A related Methodology limiter is “Meta Analysis,” which PsycINFO defines as “Statistical analysis of previously published empirical data.”

New Database: Counseling and Therapy in Video

This database from Alexander Street Press features more than 600 videos for the study of social work, psychotherapy, psychology, and psychiatric counseling. You can narrow searches by type of video:

  • Consultations
  • Counseling session
  • Demonstration
  • Documentary
  • Dramatized scene
  • Interview
  • Lecture/presentation
  • Personal narrative

As videos play, a highlighted transcript scrolls along the right side of the screen.

Records for the videos will be loaded into the catalog shortly.

Trial to PsycTESTS and PsycTHERAPY

We have an on campus trial to the two databases above until November 6, 2011. They all show up on the same platform as we have our APA books, which may be confusing.

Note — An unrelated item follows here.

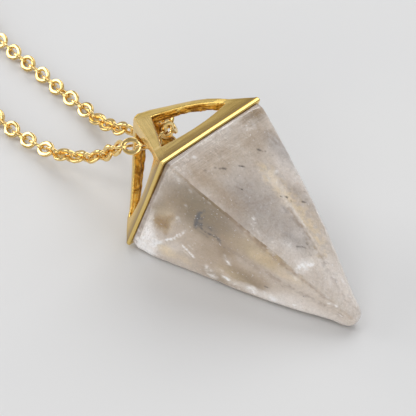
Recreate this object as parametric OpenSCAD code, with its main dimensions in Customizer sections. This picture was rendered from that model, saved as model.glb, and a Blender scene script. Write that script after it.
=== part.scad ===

Also, each of these can be searched together or individually but the default for the trial is that everything is selected, including the APA books.

PsycTESTS is a repository for the full text of psychological tests and measures as well as a rich source of structured information about the tests.

PsycTHERAPY is a database of streaming psychotherapy demonstration videos; users may create playlists, clips, search transcripts of videos, and more.

Please share with interested faculty and I welcome all feedback.